### WHAT IS ASKED
Your task is to return, exactly, the run of lines starting at the line holding "failed = [o.Name" and ending at the line holding "point = shown.matrix_world", both ends included and no other lines.

### PROVIDED MATERIAL
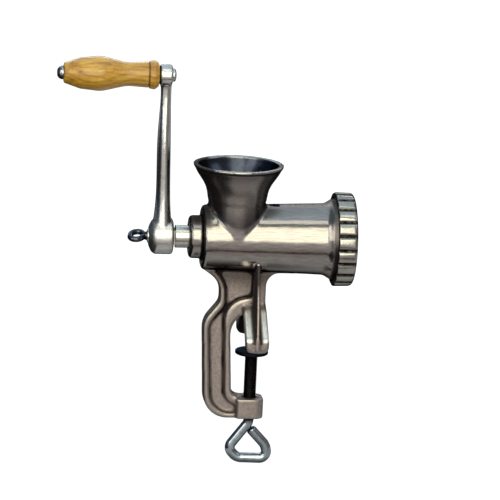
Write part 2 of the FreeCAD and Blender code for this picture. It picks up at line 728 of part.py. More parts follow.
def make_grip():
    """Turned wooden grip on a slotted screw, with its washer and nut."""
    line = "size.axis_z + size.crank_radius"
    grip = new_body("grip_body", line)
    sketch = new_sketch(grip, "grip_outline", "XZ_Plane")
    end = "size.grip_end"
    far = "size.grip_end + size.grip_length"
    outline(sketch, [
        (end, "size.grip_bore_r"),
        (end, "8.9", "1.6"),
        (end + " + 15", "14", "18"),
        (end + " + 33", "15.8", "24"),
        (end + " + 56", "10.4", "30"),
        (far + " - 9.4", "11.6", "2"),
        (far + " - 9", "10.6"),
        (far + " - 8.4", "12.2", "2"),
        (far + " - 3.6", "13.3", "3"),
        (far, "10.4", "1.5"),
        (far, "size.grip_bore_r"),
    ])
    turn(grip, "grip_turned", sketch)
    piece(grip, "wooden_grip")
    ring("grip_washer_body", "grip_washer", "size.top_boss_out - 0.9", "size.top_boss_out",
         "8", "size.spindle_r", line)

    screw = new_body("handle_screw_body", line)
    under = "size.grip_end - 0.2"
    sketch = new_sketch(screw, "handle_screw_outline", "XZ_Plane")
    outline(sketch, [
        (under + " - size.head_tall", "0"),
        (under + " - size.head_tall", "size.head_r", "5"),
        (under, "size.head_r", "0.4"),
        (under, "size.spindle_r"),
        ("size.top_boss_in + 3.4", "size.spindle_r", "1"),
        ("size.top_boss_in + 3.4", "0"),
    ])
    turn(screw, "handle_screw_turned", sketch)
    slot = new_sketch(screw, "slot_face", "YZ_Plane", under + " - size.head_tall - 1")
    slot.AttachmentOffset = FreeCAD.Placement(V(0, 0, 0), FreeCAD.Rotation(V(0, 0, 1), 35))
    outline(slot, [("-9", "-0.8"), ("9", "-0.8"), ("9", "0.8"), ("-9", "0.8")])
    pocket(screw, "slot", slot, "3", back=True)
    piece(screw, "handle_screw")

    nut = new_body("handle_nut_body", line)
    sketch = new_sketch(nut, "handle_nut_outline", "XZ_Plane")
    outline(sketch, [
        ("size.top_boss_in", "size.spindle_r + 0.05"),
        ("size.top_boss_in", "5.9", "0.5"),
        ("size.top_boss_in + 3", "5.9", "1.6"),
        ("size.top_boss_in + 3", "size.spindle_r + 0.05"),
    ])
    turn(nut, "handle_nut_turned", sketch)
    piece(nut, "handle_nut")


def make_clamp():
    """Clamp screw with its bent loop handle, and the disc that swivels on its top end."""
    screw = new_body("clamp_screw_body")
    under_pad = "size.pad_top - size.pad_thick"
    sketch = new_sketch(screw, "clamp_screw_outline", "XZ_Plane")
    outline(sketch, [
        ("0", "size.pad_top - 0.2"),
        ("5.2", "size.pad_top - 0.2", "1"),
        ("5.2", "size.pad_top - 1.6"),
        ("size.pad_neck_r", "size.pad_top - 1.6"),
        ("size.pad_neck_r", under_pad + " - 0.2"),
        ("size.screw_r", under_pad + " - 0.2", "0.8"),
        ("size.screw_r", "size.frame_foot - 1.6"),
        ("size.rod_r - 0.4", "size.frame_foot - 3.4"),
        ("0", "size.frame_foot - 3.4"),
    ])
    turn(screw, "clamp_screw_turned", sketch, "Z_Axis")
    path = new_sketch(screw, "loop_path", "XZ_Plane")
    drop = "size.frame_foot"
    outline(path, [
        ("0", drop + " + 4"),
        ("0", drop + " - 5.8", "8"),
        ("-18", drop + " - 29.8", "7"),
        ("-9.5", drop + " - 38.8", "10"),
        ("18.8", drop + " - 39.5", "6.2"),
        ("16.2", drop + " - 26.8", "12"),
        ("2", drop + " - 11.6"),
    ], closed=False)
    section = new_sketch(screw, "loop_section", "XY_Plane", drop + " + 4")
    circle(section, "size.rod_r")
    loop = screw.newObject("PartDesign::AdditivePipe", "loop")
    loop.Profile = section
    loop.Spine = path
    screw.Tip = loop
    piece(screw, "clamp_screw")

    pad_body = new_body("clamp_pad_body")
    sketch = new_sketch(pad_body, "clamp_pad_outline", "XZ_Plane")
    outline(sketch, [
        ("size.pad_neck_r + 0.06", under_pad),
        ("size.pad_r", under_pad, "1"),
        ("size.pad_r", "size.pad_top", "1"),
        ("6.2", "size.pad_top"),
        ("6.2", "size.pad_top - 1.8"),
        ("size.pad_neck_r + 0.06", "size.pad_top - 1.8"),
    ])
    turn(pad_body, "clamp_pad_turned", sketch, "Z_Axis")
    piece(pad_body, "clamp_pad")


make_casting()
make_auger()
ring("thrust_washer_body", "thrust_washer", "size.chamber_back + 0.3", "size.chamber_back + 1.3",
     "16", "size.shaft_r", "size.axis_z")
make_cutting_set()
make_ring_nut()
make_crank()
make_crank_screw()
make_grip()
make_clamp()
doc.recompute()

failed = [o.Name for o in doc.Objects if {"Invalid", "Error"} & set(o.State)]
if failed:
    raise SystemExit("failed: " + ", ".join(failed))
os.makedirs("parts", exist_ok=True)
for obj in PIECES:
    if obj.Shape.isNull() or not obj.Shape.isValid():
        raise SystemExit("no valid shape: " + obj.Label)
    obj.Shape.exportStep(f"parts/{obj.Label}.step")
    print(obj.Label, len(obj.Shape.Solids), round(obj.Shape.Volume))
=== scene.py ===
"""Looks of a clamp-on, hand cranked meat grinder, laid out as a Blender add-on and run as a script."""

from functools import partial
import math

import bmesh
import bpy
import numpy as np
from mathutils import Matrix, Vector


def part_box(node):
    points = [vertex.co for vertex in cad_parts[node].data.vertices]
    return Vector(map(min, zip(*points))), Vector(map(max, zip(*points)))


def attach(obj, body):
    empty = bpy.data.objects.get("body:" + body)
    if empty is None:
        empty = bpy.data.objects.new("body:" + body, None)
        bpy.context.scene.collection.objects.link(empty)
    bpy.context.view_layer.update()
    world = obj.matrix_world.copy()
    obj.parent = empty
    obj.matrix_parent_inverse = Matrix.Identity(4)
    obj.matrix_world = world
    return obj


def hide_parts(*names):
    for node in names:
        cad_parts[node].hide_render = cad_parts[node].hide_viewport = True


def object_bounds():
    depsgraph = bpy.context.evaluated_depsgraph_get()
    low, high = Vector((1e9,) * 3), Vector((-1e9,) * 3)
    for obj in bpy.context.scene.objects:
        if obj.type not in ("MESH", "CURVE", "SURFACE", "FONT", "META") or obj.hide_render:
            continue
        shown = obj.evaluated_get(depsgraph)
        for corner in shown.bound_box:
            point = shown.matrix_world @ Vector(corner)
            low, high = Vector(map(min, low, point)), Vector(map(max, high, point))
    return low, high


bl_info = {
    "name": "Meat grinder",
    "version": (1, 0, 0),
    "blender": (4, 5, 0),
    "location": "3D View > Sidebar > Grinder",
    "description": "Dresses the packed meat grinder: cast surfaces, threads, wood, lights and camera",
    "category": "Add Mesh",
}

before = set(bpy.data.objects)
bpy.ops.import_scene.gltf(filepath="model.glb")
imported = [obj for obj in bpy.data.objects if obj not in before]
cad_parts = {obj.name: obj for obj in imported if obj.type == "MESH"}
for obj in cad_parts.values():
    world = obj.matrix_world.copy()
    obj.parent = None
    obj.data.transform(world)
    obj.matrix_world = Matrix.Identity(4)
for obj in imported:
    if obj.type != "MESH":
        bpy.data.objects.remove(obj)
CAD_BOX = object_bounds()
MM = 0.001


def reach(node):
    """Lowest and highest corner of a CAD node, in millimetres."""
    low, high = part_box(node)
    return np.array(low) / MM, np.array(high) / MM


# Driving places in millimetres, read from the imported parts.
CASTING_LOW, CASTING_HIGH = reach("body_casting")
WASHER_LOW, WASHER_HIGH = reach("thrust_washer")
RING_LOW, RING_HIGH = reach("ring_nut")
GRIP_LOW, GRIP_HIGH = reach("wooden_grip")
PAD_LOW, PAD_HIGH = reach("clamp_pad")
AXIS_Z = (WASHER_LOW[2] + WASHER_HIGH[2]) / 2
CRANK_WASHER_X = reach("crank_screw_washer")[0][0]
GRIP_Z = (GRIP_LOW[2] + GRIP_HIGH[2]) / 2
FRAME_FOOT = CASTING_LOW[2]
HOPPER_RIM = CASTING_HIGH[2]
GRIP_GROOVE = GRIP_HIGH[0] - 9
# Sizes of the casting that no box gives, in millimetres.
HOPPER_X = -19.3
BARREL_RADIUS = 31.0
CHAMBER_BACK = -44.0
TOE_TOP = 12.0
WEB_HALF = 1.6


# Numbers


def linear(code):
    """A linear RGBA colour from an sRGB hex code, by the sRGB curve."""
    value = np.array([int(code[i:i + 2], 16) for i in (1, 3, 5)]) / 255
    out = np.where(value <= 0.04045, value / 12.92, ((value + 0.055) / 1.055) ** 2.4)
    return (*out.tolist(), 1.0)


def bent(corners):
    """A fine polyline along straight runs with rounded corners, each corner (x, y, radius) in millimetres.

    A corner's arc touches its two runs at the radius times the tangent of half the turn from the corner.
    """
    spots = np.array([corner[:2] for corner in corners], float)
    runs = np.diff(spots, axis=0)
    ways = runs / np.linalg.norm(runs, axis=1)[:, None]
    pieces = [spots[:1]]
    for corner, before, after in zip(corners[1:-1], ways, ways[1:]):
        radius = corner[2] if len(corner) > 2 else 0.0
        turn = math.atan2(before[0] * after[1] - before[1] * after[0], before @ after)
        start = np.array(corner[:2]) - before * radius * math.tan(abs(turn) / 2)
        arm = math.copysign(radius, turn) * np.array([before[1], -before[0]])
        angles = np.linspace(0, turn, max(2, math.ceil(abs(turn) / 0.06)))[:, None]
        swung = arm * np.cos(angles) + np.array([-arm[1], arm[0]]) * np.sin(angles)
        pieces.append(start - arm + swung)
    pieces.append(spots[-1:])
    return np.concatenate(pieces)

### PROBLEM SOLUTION
failed = [o.Name for o in doc.Objects if {"Invalid", "Error"} & set(o.State)]
if failed:
    raise SystemExit("failed: " + ", ".join(failed))
os.makedirs("parts", exist_ok=True)
for obj in PIECES:
    if obj.Shape.isNull() or not obj.Shape.isValid():
        raise SystemExit("no valid shape: " + obj.Label)
    obj.Shape.exportStep(f"parts/{obj.Label}.step")
    print(obj.Label, len(obj.Shape.Solids), round(obj.Shape.Volume))
=== scene.py ===
"""Looks of a clamp-on, hand cranked meat grinder, laid out as a Blender add-on and run as a script."""

from functools import partial
import math

import bmesh
import bpy
import numpy as np
from mathutils import Matrix, Vector


def part_box(node):
    points = [vertex.co for vertex in cad_parts[node].data.vertices]
    return Vector(map(min, zip(*points))), Vector(map(max, zip(*points)))


def attach(obj, body):
    empty = bpy.data.objects.get("body:" + body)
    if empty is None:
        empty = bpy.data.objects.new("body:" + body, None)
        bpy.context.scene.collection.objects.link(empty)
    bpy.context.view_layer.update()
    world = obj.matrix_world.copy()
    obj.parent = empty
    obj.matrix_parent_inverse = Matrix.Identity(4)
    obj.matrix_world = world
    return obj


def hide_parts(*names):
    for node in names:
        cad_parts[node].hide_render = cad_parts[node].hide_viewport = True


def object_bounds():
    depsgraph = bpy.context.evaluated_depsgraph_get()
    low, high = Vector((1e9,) * 3), Vector((-1e9,) * 3)
    for obj in bpy.context.scene.objects:
        if obj.type not in ("MESH", "CURVE", "SURFACE", "FONT", "META") or obj.hide_render:
            continue
        shown = obj.evaluated_get(depsgraph)
        for corner in shown.bound_box:
            point = shown.matrix_world @ Vector(corner)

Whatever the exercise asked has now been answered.